At the same time, Bill C-2 introduces a new subsection 163.1(6) and repeals the former subsection that provided for an “artistic merit” defence. The new s. 163.1(6) creates an overly restrictive, two-tier defence. Paragraph (a) establishes a defence of “legitimate purpose related to the administration of justice or to science, medicine or art.” The effect can only be a narrowing of the available defences in such instances as fictionalized depictions of sexual acts among young persons under the age of 18 years or the description of an act of anal intercourse involving a person between the ages of 14 and 18 where the younger person has consented to the act. In addition, paragraph (b) establishes a reverse onus on the defendant to prove that an undue risk of harm is not posed to persons under the age of 18. This will be the case even if “a legitimate purpose related to the administration of justice or to science, medicine, education or art” can be established. This means that the defendant must prove a negative, rather than the prosecution proving that there is an undue risk of harm to persons under the age of 18. It is inconsistent with the principle of “innocent until proven guilty.”

Bill C-2 should be amended to delete

– the proposed amendments that would add paragraphs (c) and (d) to s. 163.1(1) to unduly expand the definition of child pornography beyond the current provisions; and

– the proposed new s. 163.1(6) containing a defence of “legitimate purpose related to the administration of justice or to science, medicine, education or art” and a reverse onus of proving that an undue risk of harm is not posed to persons under the age of 18; the current defence of “artistic merit or an educational, scientific or medical purpose” should be retained.

5 Retention of an age of consent for anal intercourse that contravenes the Canadian Charter of Rights and Freedoms – s. 159(1)(b)

Bill C-2 leaves unchanged the provision of s. 159(1)(b) that sets the age of consent for anal intercourse at 18 years. In contrast, other provisions of the Criminal Code, as previously noted, generally establish 14 years as the age of consent for sexual acts. The differential and discriminatory age of consent for anal intercourse was ruled in 1994 by two judgements (the Ontario Court of Appeal and the Federal Court of Canada) to contravene the equality rights provisions of the Canadian Charter of Rights and Freedoms because it discriminates on the basis of age. Yet, the government of Canada has not amended s. 159(1)(b) to comply with those judgements. In addition, we note that s. 159(1)(b) discriminates on the basis of sexual orientation, as it has a disproportionately adverse impact on young gay men for whom anal intercourse is a form of sexual expression.

Bill C-2 should be amended to replace the age of consent of 18 years for anal intercourse in s. 159(1)(b) with the age of consent of 14 years, thus establishing a consistent age of consent for all forms of sexual acts.

6 Conclusion

Clearly children need to be protected from harmful experiences, but we are worried by the notion that seems to underlie much of the dialogue accompanying this legislation that sex is itself a harmful experience from which young people need to be protected. Sex is a normal and natural part of life that young people need to know about, to be able to assess, and then, we hope, to enjoy. We see education and discussion as the best means to bring this about and, since parents cannot be relied on to provide this, we think it should happen in the schools.

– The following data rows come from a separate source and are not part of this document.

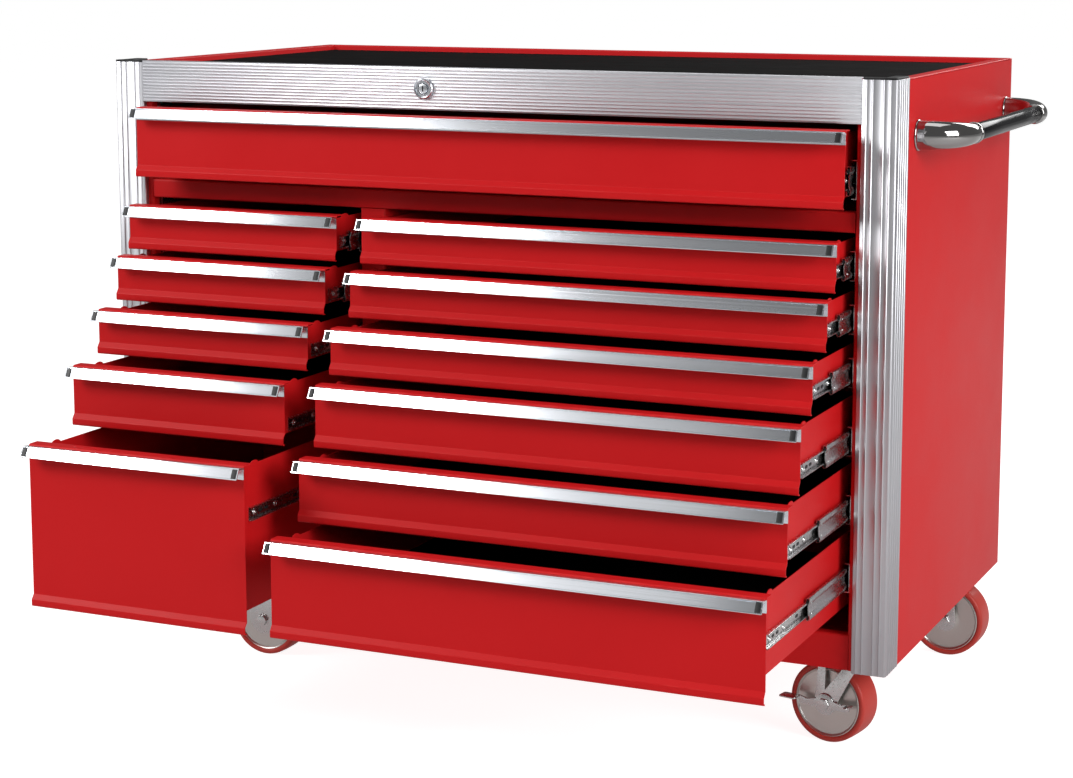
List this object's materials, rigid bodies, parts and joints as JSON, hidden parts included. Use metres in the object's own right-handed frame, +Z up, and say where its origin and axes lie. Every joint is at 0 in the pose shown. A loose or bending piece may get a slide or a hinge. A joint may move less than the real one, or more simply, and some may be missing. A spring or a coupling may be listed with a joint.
{
  "type": "rolling tool chest",
  "caption": "Wide red steel tool cabinet on casters, with rows of drawers shown staggered open, ribbed aluminium corner posts, a recessed mat top and a side push handle",
  "frame": {"origin": "middle of the footprint on the floor, with the drawers standing open as they do at rest", "axes": "+X to the right seen from the front, +Y to the back, so the drawers open towards -Y, +Z up"},
  "size_m": [1.4438, 1.13, 1.046],
  "materials": {
    "red_paint": "glossy red powder coat on folded steel sheet",
    "aluminium": "satin anodised extrusion, ribbed on the posts and top rail",
    "zinc_steel": "bright zinc plate on pressed and rolled steel",
    "chrome": "bright chrome plate",
    "black_tube": "gloss black coat on the handle tube",
    "black_mat": "matt black ribbed rubber mat",
    "red_tyre": "red polyurethane tyre on a zinc plated disc hub"
  },
  "bodies": {
    "cabinet": {"cabinet_shell": "red_paint", "top_tray": "red_paint", "top_mat": "black_mat", "left_corner_post": "aluminium", "right_corner_post": "aluminium", "top_front_rail": "aluminium", "mid_rail": "red_paint", "centre_divider": "red_paint", "left_slide_rack": "zinc_steel", "right_slide_rack": "zinc_steel", "side_handle_tube": "black_tube", "handle_bracket_front": "chrome", "handle_bracket_rear": "chrome", "front_left_fork": "zinc_steel", "rear_left_fork": "zinc_steel"},
    "lock": {"lock_cylinder": "chrome"},
    "drawer_top": {"drawer_top_box": "red_paint", "drawer_top_pull": "aluminium"},
    "drawer_top_middle": {"drawer_top_slide": "zinc_steel"},
    "drawer_left_1": {"drawer_left_1_box": "red_paint", "drawer_left_1_pull": "aluminium"},
    "drawer_left_1_middle": {"drawer_left_1_slide": "zinc_steel"},
    "drawer_left_2": {"drawer_left_2_box": "red_paint", "drawer_left_2_pull": "aluminium"},
    "drawer_left_2_middle": {"drawer_left_2_slide": "zinc_steel"},
    "drawer_left_3": {"drawer_left_3_box": "red_paint", "drawer_left_3_pull": "aluminium"},
    "drawer_left_3_middle": {"drawer_left_3_slide": "zinc_steel"},
    "drawer_left_4": {"drawer_left_4_box": "red_paint", "drawer_left_4_pull": "aluminium"},
    "drawer_left_4_middle": {"drawer_left_4_slide": "zinc_steel"},
    "drawer_left_5": {"drawer_left_5_box": "red_paint", "drawer_left_5_pull": "aluminium"},
    "drawer_left_5_middle": {"drawer_left_5_slide": "zinc_steel"},
    "drawer_right_1": {"drawer_right_1_box": "red_paint", "drawer_right_1_pull": "aluminium"},
    "drawer_right_1_middle": {"drawer_right_1_slide": "zinc_steel"},
    "drawer_right_2": {"drawer_right_2_box": "red_paint", "drawer_right_2_pull": "aluminium"},
    "drawer_right_2_middle": {"drawer_right_2_slide": "zinc_steel"},
    "drawer_right_3": {"drawer_right_3_box": "red_paint", "drawer_right_3_pull": "aluminium"},
    "drawer_right_3_middle": {"drawer_right_3_slide": "zinc_steel"},
    "drawer_right_4": {"drawer_right_4_box": "red_paint", "drawer_right_4_pull": "aluminium"},
    "drawer_right_4_middle": {"drawer_right_4_slide": "zinc_steel"},
    "drawer_right_5": {"drawer_right_5_box": "red_paint", "drawer_right_5_pull": "aluminium"},
    "drawer_right_5_middle": {"drawer_right_5_slide": "zinc_steel"},
    "drawer_right_6": {"drawer_right_6_box": "red_paint", "drawer_right_6_pull": "aluminium"},
    "drawer_right_6_middle": {"drawer_right_6_slide": "zinc_steel"},
    "front_right_fork": {"front_right_fork": "zinc_steel"},
    "front_right_wheel": {"front_right_wheel": "red_tyre"},
    "front_right_brake": {"front_right_brake": "zinc_steel"},
    "rear_right_fork": {"rear_right_fork": "zinc_steel"},
    "rear_right_wheel": {"rear_right_wheel": "red_tyre"},
    "front_left_wheel": {"front_left_wheel": "red_tyre"},
    "rear_left_wheel": {"rear_left_wheel": "red_tyre"}
  },
  "joints": [
    {"name": "drawer_top_open", "type": "slide", "parent": "cabinet", "child": "drawer_top", "axis": [0, -1, 0], "range_m": [-0.046, 0.554]},
    {"name": "drawer_top_middle_open", "type": "slide", "parent": "cabinet", "child": "drawer_top_middle", "axis": [0, -1, 0], "range_m": [-0.023, 0.277]},
    {"name": "drawer_left_1_open", "type": "slide", "parent": "cabinet", "child": "drawer_left_1", "axis": [0, -1, 0], "range_m": [-0.073, 0.527]},
    {"name": "drawer_left_1_middle_open", "type": "slide", "parent": "cabinet", "child": "drawer_left_1_middle", "axis": [0, -1, 0], "range_m": [-0.0365, 0.2635]},
    {"name": "drawer_left_2_open", "type": "slide", "parent": "cabinet", "child": "drawer_left_2", "axis": [0, -1, 0], "range_m": [-0.112, 0.488]},
    {"name": "drawer_left_2_middle_open", "type": "slide", "parent": "cabinet", "child": "drawer_left_2_middle", "axis": [0, -1, 0], "range_m": [-0.056, 0.244]},
    {"name": "drawer_left_3_open", "type": "slide", "parent": "cabinet", "child": "drawer_left_3", "axis": [0, -1, 0], "range_m": [-0.17, 0.43]},
    {"name": "drawer_left_3_middle_open", "type": "slide", "parent": "cabinet", "child": "drawer_left_3_middle", "axis": [0, -1, 0], "range_m": [-0.085, 0.215]},
    {"name": "drawer_left_4_open", "type": "slide", "parent": "cabinet", "child": "drawer_left_4", "axis": [0, -1, 0], "range_m": [-0.245, 0.355]},
    {"name": "drawer_left_4_middle_open", "type": "slide", "parent": "cabinet", "child": "drawer_left_4_middle", "axis": [0, -1, 0], "range_m": [-0.1225, 0.1775]},
    {"name": "drawer_left_5_open", "type": "slide", "parent": "cabinet", "child": "drawer_left_5", "axis": [0, -1, 0], "range_m": [-0.368, 0.232]},
    {"name": "drawer_left_5_middle_open", "type": "slide", "parent": "cabinet", "child": "drawer_left_5_middle", "axis": [0, -1, 0], "range_m": [-0.184, 0.116]},
    {"name": "drawer_right_1_open", "type": "slide", "parent": "cabinet", "child": "drawer_right_1", "axis": [0, -1, 0], "range_m": [-0.08, 0.52]},
    {"name": "drawer_right_1_middle_open", "type": "slide", "parent": "cabinet", "child": "drawer_right_1_middle", "axis": [0, -1, 0], "range_m": [-0.04, 0.26]},
    {"name": "drawer_right_2_open", "type": "slide", "parent": "cabinet", "child": "drawer_right_2", "axis": [0, -1, 0], "range_m": [-0.12, 0.48]},
    {"name": "drawer_right_2_middle_open", "type": "slide", "parent": "cabinet", "child": "drawer_right_2_middle", "axis": [0, -1, 0], "range_m": [-0.06, 0.24]},
    {"name": "drawer_right_3_open", "type": "slide", "parent": "cabinet", "child": "drawer_right_3", "axis": [0, -1, 0], "range_m": [-0.185, 0.415]},
    {"name": "drawer_right_3_middle_open", "type": "slide", "parent": "cabinet", "child": "drawer_right_3_middle", "axis": [0, -1, 0], "range_m": [-0.0925, 0.2075]},
    {"name": "drawer_right_4_open", "type": "slide", "parent": "cabinet", "child": "drawer_right_4", "axis": [0, -1, 0], "range_m": [-0.236, 0.364]},
    {"name": "drawer_right_4_middle_open", "type": "slide", "parent": "cabinet", "child": "drawer_right_4_middle", "axis": [0, -1, 0], "range_m": [-0.118, 0.182]},
    {"name": "drawer_right_5_open", "type": "slide", "parent": "cabinet", "child": "drawer_right_5", "axis": [0, -1, 0], "range_m": [-0.289, 0.311]},
    {"name": "drawer_right_5_middle_open", "type": "slide", "parent": "cabinet", "child": "drawer_right_5_middle", "axis": [0, -1, 0], "range_m": [-0.1445, 0.1555]},
    {"name": "drawer_right_6_open", "type": "slide", "parent": "cabinet", "child": "drawer_right_6", "axis": [0, -1, 0], "range_m": [-0.377, 0.223]},
    {"name": "drawer_right_6_middle_open", "type": "slide", "parent": "cabinet", "child": "drawer_right_6_middle", "axis": [0, -1, 0], "range_m": [-0.1885, 0.1115]},
    {"name": "lock_turn", "type": "hinge", "parent": "cabinet", "child": "lock", "pos_m": [-0.13585, -0.172, 1.0115], "axis": [0, -1, 0], "range_deg": [0, 90]},
    {"name": "front_right_swivel", "type": "hinge", "parent": "cabinet", "child": "front_right_fork", "pos_m": [0.55315, -0.075, 0.065], "axis": [0, 0, 1], "continuous": true},
    {"name": "front_right_roll", "type": "hinge", "parent": "front_right_fork", "child": "front_right_wheel", "pos_m": [0.52763, -0.07004, 0.065], "axis": [0.1908, 0.9816, 0], "continuous": true},
    {"name": "front_right_brake_rock", "type": "hinge", "parent": "front_right_fork", "child": "front_right_brake", "pos_m": [0.52763, -0.07004, 0.065], "axis": [0.1908, 0.9816, 0], "range_deg": [0, 18]},
    {"name": "rear_right_swivel", "type": "hinge", "parent": "cabinet", "child": "rear_right_fork", "pos_m": [0.55315, 0.453, 0.065], "axis": [0, 0, 1], "continuous": true},
    {"name": "rear_right_roll", "type": "hinge", "parent": "rear_right_fork", "child": "rear_right_wheel", "pos_m": [0.57913, 0.45187, 0.065], "axis": [-0.0436, -0.999, 0], "continuous": true},
    {"name": "front_left_roll", "type": "hinge", "parent": "cabinet", "child": "front_left_wheel", "pos_m": [-0.51585, -0.032, 0.065], "axis": [0, 1, 0], "continuous": true},
    {"name": "rear_left_roll", "type": "hinge", "parent": "cabinet", "child": "rear_left_wheel", "pos_m": [-0.51585, 0.453, 0.065], "axis": [0, 1, 0], "continuous": true}
  ],
  "couplings": [
    {"joint": "drawer_top_middle_open", "follows": "drawer_top_open", "ratio": 0.5},
    {"joint": "drawer_left_1_middle_open", "follows": "drawer_left_1_open", "ratio": 0.5},
    {"joint": "drawer_left_2_middle_open", "follows": "drawer_left_2_open", "ratio": 0.5},
    {"joint": "drawer_left_3_middle_open", "follows": "drawer_left_3_open", "ratio": 0.5},
    {"joint": "drawer_left_4_middle_open", "follows": "drawer_left_4_open", "ratio": 0.5},
    {"joint": "drawer_left_5_middle_open", "follows": "drawer_left_5_open", "ratio": 0.5},
    {"joint": "drawer_right_1_middle_open", "follows": "drawer_right_1_open", "ratio": 0.5},
    {"joint": "drawer_right_2_middle_open", "follows": "drawer_right_2_open", "ratio": 0.5},
    {"joint": "drawer_right_3_middle_open", "follows": "drawer_right_3_open", "ratio": 0.5},
    {"joint": "drawer_right_4_middle_open", "follows": "drawer_right_4_open", "ratio": 0.5},
    {"joint": "drawer_right_5_middle_open", "follows": "drawer_right_5_open", "ratio": 0.5},
    {"joint": "drawer_right_6_middle_open", "follows": "drawer_right_6_open", "ratio": 0.5}
  ]
}
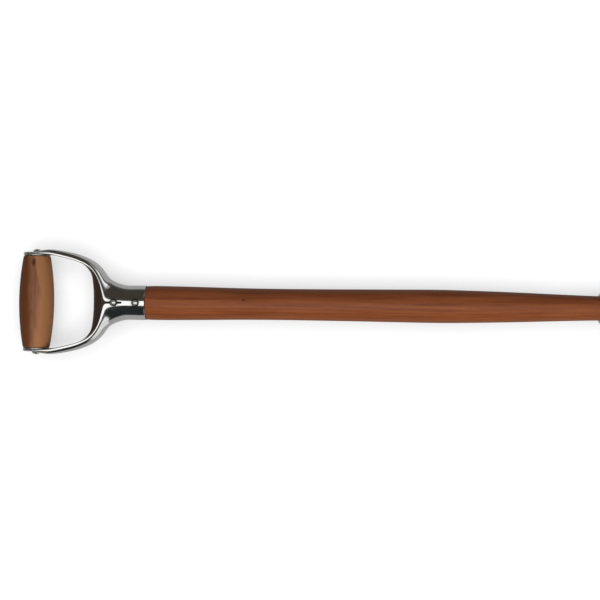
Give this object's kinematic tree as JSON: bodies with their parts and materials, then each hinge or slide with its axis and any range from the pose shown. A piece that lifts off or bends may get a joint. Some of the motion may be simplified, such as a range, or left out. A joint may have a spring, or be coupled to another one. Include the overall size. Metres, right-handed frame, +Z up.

The Criminal Code amendments contained in Bill C-2 are an unnecessary and inappropriate response to addressing the vulnerability of young persons. We are concerned that rather than increasing protection for children and young persons, Bill C-2 can and will be used to keep young people in the dark when their best resource and defence is knowledge. We also fear they will be used, in order to attack and repress, disproportionately against same-sex consenting relationships or the description or depiction of such relationships.